§ DIRECTIONS FOR THIS TASK: Quote the full listing word for word.
**** STORED DATA ****
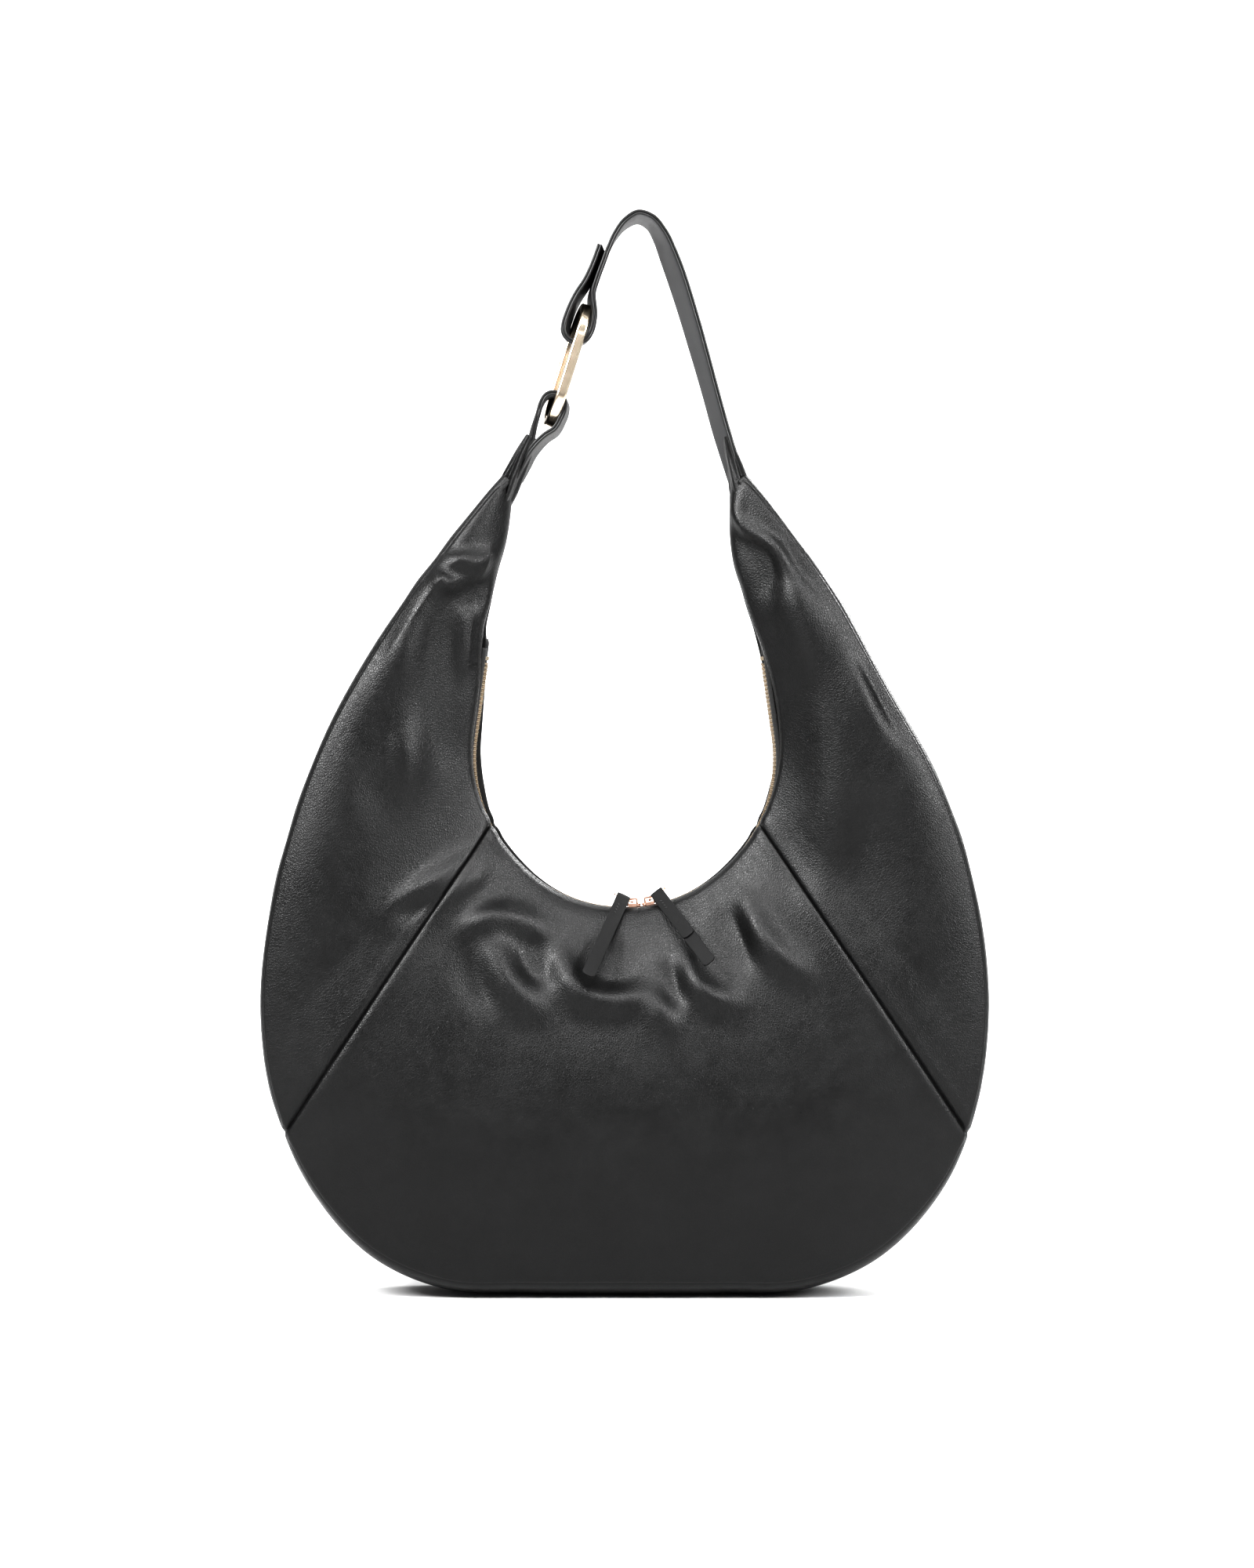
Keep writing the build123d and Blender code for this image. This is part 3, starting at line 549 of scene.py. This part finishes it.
def polished_gold(name, tint, deep, roughness):
    """Plated zinc: nearly a mirror, with faint polishing lines and a slightly deeper tone in patches."""
    material, start = new_finish(name)
    place = start.node("ShaderNodeTexCoord", output="Object")
    cloud = start.node("ShaderNodeTexNoise", sockets={"Vector": place, "Scale": 180, "Detail": 3.0})
    brushed = start.node("ShaderNodeMapping", sockets={"Vector": place, "Scale": (9000, 300, 900)})
    lines = start.node("ShaderNodeTexNoise", sockets={"Vector": brushed, "Scale": 1.0, "Detail": 2.0})
    tone = start.node("ShaderNodeMix", {"data_type": "RGBA"},
                      {0: cloud, 6: (*deep, 1), 7: (*tint, 1)}, output=2)
    bump = start.node("ShaderNodeBump", sockets={"Strength": 0.05, "Distance": 0.00005, "Height": lines})
    shader = start.node("ShaderNodeBsdfPrincipled", sockets={
        "Base Color": tone, "Metallic": 1.0, "Roughness": roughness + 0.08 * (cloud - 0.5) + 0.05 * lines,
        "Normal": bump})
    start.node("ShaderNodeOutputMaterial", sockets={"Surface": shader})
    return material


pale_gold = polished_gold("pale_gold_plate", (0.93, 0.83, 0.69), (0.8, 0.68, 0.53), 0.16)
rose_gold = polished_gold("rose_gold_plate", (0.9, 0.63, 0.5), (0.78, 0.5, 0.39), 0.2)

half_chain = CHAIN_RADIUS * MOUTH_TURN + RISE - END_MARGIN
for side, face in ((-1, "front"), (1, "back")):
    mesh = bmesh.new()
    for k in range(-int(half_chain / TOOTH_PITCH), int(half_chain / TOOTH_PITCH)):
        along = (k + (0.25 if side < 0 else 0.75)) * TOOTH_PITCH
        apart = SLIDER_GAP if abs(along - MEETING) < SLIDER_REACH else 0.0
        seat = chain_frame(along) @ Matrix.Translation((0, side * apart, 0))
        for size, centre in (TOOTH_FOOT, TOOTH_HEAD):
            scale = Matrix.Diagonal((*size, 1))
            bmesh.ops.create_cube(mesh, size=1, matrix=Matrix.Scale(0.001, 4) @ seat
                                  @ Matrix.Translation((0, side * centre, 0)) @ scale)
    bmesh.ops.bevel(mesh, geom=mesh.edges[:], offset=0.00022, affect="EDGES", segments=1, profile=0.5,
                    material=-1)
    row = made_piece(f"{face}_teeth_row", mesh, smooth=False)
    row.data.materials.append(pale_gold)
    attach(row, "bag")
    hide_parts(f"{face}_zipper_teeth")


def woven(name, dark, light, pitch, roughness=0.85):
    """Tight twill weave: slanting ribs with a crossing thread, pitch in mm."""
    material, start = new_finish(name)
    place = start.node("ShaderNodeTexCoord", output="Object")
    warp = start.node("ShaderNodeTexWave", {"bands_direction": "DIAGONAL"},
                      {"Vector": place, "Scale": 314 / pitch})
    weft = start.node("ShaderNodeTexWave", {"bands_direction": "Z"}, {"Vector": place, "Scale": 400 / pitch})
    wear = start.node("ShaderNodeTexNoise", sockets={"Vector": place, "Scale": 60, "Detail": 3.0})
    weave = warp * 0.65 + weft * 0.35
    tone = start.node("ShaderNodeMix", {"data_type": "RGBA", "clamp_factor": True},
                      {0: weave * 0.8 + (wear - 0.5) * 0.8, 6: (*dark, 1), 7: (*light, 1)}, output=2)
    bump = start.node("ShaderNodeBump", sockets={"Strength": 0.7, "Distance": 0.00015, "Height": weave})
    shader = start.node("ShaderNodeBsdfPrincipled", sockets={
        "Base Color": tone, "Roughness": roughness + 0.1 * (wear - 0.5), "Normal": bump,
        "Sheen Weight": 0.15})
    start.node("ShaderNodeOutputMaterial", sockets={"Surface": shader})
    return material


tape_weave = woven("black_zipper_tape", (0.003, 0.003, 0.003), (0.01, 0.01, 0.01), 0.8)


def tape_place(side):
    def place(u, v):
        along = (2 * u - 1) * (TAPE_RADIUS * MOUTH_TURN + RISE - 1)
        reach = np.abs(along)
        turn = np.minimum(reach / TAPE_RADIUS, MOUTH_TURN)
        rest = reach - turn * TAPE_RADIUS
        drop = TAPE_DROP * np.clip((v - 0.45) / 0.55, 0, 1) ** 1.5
        radius = TAPE_RADIUS + drop
        x = np.sign(along) * (radius * np.sin(turn) + rest * cos(MOUTH_TURN))
        z = MOUTH_CENTRE - radius * np.cos(turn) + rest * sin(MOUTH_TURN)
        return np.stack([x, side * (1.9 + 4.6 * v), z], -1)
    return place


for side, face in ((-1, "front"), (1, "back")):
    tape = grid_piece(f"{face}_woven_tape", 260, 6, tape_place(side))
    if side > 0:
        tape.data.flip_normals()
    thicken(tape, TAPE_THICKNESS, 0.0)
    tape.data.materials.append(tape_weave)
    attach(tape, "bag")
    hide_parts(f"{face}_zipper_tape")
frame["nodes"]["zipper_end_stops"].data.materials[0] = pale_gold

smooth_hide = leather("smooth_edge_hide", (0.004, 0.004, 0.004), (0.009, 0.009, 0.0092), grain=0.7,
                      roughness=0.5, depth=0.08)
for way, name in ((-1, "left"), (1, "right")):
    def end_tab_place(u, v, way=way):
        length, half = 12.0, 4.6
        a = (u - 0.5) * length
        narrow = np.clip((np.abs(a) - length / 2 + 2.4) / 2.4, 0, 1)
        y = (v - 0.5) * 2 * half * (1 - narrow * 0.16)
        crown = 0.3 - 0.09 * y**2 - 1.2 * np.clip((a - 2) / 4, 0, 1) ** 2
        seat = chain_frame(way * (CHAIN_RADIUS * MOUTH_TURN + RISE - 0.5))
        run, up, middle = seat.col[0].xyz * way, seat.col[2].xyz, seat.translation
        return np.stack([middle.x + run.x * a + up.x * crown, y, middle.z + run.z * a + up.z * crown], -1)
    tab = grid_piece(f"{name}_end_tab_hide", 12, 10, end_tab_place)
    if way < 0:
        tab.data.flip_normals()
    thicken(tab, 1.3)
    soften = tab.modifiers.new("rounding", "SUBSURF")
    soften.levels = soften.render_levels = 1
    tab.data.materials.append(smooth_hide)
    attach(tab, "bag")
    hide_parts(f"{name}_zipper_end_tab")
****
§ FINAL ANSWER:
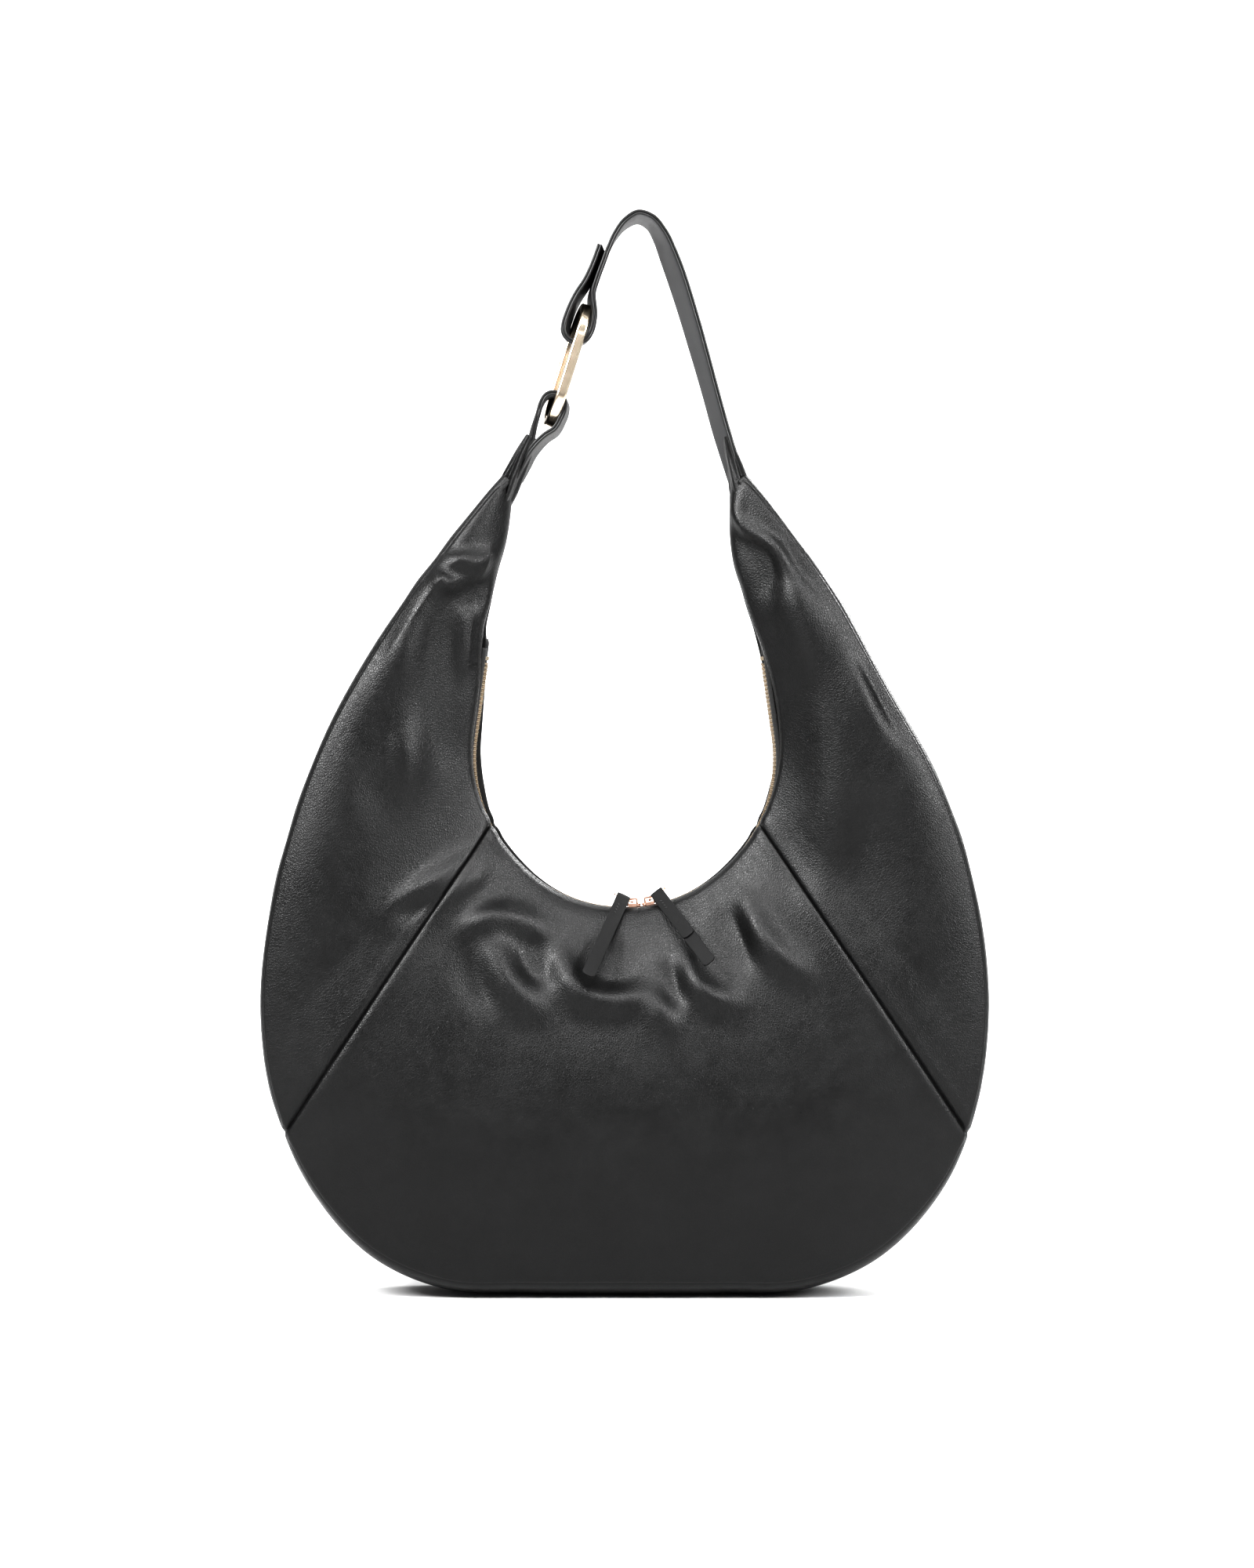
Keep writing the build123d and Blender code for this image. This is part 3, starting at line 549 of scene.py. This part finishes it.
def polished_gold(name, tint, deep, roughness):
    """Plated zinc: nearly a mirror, with faint polishing lines and a slightly deeper tone in patches."""
    material, start = new_finish(name)
    place = start.node("ShaderNodeTexCoord", output="Object")
    cloud = start.node("ShaderNodeTexNoise", sockets={"Vector": place, "Scale": 180, "Detail": 3.0})
    brushed = start.node("ShaderNodeMapping", sockets={"Vector": place, "Scale": (9000, 300, 900)})
    lines = start.node("ShaderNodeTexNoise", sockets={"Vector": brushed, "Scale": 1.0, "Detail": 2.0})
    tone = start.node("ShaderNodeMix", {"data_type": "RGBA"},
                      {0: cloud, 6: (*deep, 1), 7: (*tint, 1)}, output=2)
    bump = start.node("ShaderNodeBump", sockets={"Strength": 0.05, "Distance": 0.00005, "Height": lines})
    shader = start.node("ShaderNodeBsdfPrincipled", sockets={
        "Base Color": tone, "Metallic": 1.0, "Roughness": roughness + 0.08 * (cloud - 0.5) + 0.05 * lines,
        "Normal": bump})
    start.node("ShaderNodeOutputMaterial", sockets={"Surface": shader})
    return material


pale_gold = polished_gold("pale_gold_plate", (0.93, 0.83, 0.69), (0.8, 0.68, 0.53), 0.16)
rose_gold = polished_gold("rose_gold_plate", (0.9, 0.63, 0.5), (0.78, 0.5, 0.39), 0.2)

half_chain = CHAIN_RADIUS * MOUTH_TURN + RISE - END_MARGIN
for side, face in ((-1, "front"), (1, "back")):
    mesh = bmesh.new()
    for k in range(-int(half_chain / TOOTH_PITCH), int(half_chain / TOOTH_PITCH)):
        along = (k + (0.25 if side < 0 else 0.75)) * TOOTH_PITCH
        apart = SLIDER_GAP if abs(along - MEETING) < SLIDER_REACH else 0.0
        seat = chain_frame(along) @ Matrix.Translation((0, side * apart, 0))
        for size, centre in (TOOTH_FOOT, TOOTH_HEAD):
            scale = Matrix.Diagonal((*size, 1))
            bmesh.ops.create_cube(mesh, size=1, matrix=Matrix.Scale(0.001, 4) @ seat
                                  @ Matrix.Translation((0, side * centre, 0)) @ scale)
    bmesh.ops.bevel(mesh, geom=mesh.edges[:], offset=0.00022, affect="EDGES", segments=1, profile=0.5,
                    material=-1)
    row = made_piece(f"{face}_teeth_row", mesh, smooth=False)
    row.data.materials.append(pale_gold)
    attach(row, "bag")
    hide_parts(f"{face}_zipper_teeth")


def woven(name, dark, light, pitch, roughness=0.85):
    """Tight twill weave: slanting ribs with a crossing thread, pitch in mm."""
    material, start = new_finish(name)
    place = start.node("ShaderNodeTexCoord", output="Object")
    warp = start.node("ShaderNodeTexWave", {"bands_direction": "DIAGONAL"},
                      {"Vector": place, "Scale": 314 / pitch})
    weft = start.node("ShaderNodeTexWave", {"bands_direction": "Z"}, {"Vector": place, "Scale": 400 / pitch})
    wear = start.node("ShaderNodeTexNoise", sockets={"Vector": place, "Scale": 60, "Detail": 3.0})
    weave = warp * 0.65 + weft * 0.35
    tone = start.node("ShaderNodeMix", {"data_type": "RGBA", "clamp_factor": True},
                      {0: weave * 0.8 + (wear - 0.5) * 0.8, 6: (*dark, 1), 7: (*light, 1)}, output=2)
    bump = start.node("ShaderNodeBump", sockets={"Strength": 0.7, "Distance": 0.00015, "Height": weave})
    shader = start.node("ShaderNodeBsdfPrincipled", sockets={
        "Base Color": tone, "Roughness": roughness + 0.1 * (wear - 0.5), "Normal": bump,
        "Sheen Weight": 0.15})
    start.node("ShaderNodeOutputMaterial", sockets={"Surface": shader})
    return material


tape_weave = woven("black_zipper_tape", (0.003, 0.003, 0.003), (0.01, 0.01, 0.01), 0.8)


def tape_place(side):
    def place(u, v):
        along = (2 * u - 1) * (TAPE_RADIUS * MOUTH_TURN + RISE - 1)
        reach = np.abs(along)
        turn = np.minimum(reach / TAPE_RADIUS, MOUTH_TURN)
        rest = reach - turn * TAPE_RADIUS
        drop = TAPE_DROP * np.clip((v - 0.45) / 0.55, 0, 1) ** 1.5
        radius = TAPE_RADIUS + drop
        x = np.sign(along) * (radius * np.sin(turn) + rest * cos(MOUTH_TURN))
        z = MOUTH_CENTRE - radius * np.cos(turn) + rest * sin(MOUTH_TURN)
        return np.stack([x, side * (1.9 + 4.6 * v), z], -1)
    return place


for side, face in ((-1, "front"), (1, "back")):
    tape = grid_piece(f"{face}_woven_tape", 260, 6, tape_place(side))
    if side > 0:
        tape.data.flip_normals()
    thicken(tape, TAPE_THICKNESS, 0.0)
    tape.data.materials.append(tape_weave)
    attach(tape, "bag")
    hide_parts(f"{face}_zipper_tape")
frame["nodes"]["zipper_end_stops"].data.materials[0] = pale_gold

smooth_hide = leather("smooth_edge_hide", (0.004, 0.004, 0.004), (0.009, 0.009, 0.0092), grain=0.7,
                      roughness=0.5, depth=0.08)
for way, name in ((-1, "left"), (1, "right")):
    def end_tab_place(u, v, way=way):
        length, half = 12.0, 4.6
        a = (u - 0.5) * length
        narrow = np.clip((np.abs(a) - length / 2 + 2.4) / 2.4, 0, 1)
        y = (v - 0.5) * 2 * half * (1 - narrow * 0.16)
        crown = 0.3 - 0.09 * y**2 - 1.2 * np.clip((a - 2) / 4, 0, 1) ** 2
        seat = chain_frame(way * (CHAIN_RADIUS * MOUTH_TURN + RISE - 0.5))
        run, up, middle = seat.col[0].xyz * way, seat.col[2].xyz, seat.translation
        return np.stack([middle.x + run.x * a + up.x * crown, y, middle.z + run.z * a + up.z * crown], -1)
    tab = grid_piece(f"{name}_end_tab_hide", 12, 10, end_tab_place)
    if way < 0:
        tab.data.flip_normals()
    thicken(tab, 1.3)
    soften = tab.modifiers.new("rounding", "SUBSURF")
    soften.levels = soften.render_levels = 1
    tab.data.materials.append(smooth_hide)
    attach(tab, "bag")
    hide_parts(f"{name}_zipper_end_tab")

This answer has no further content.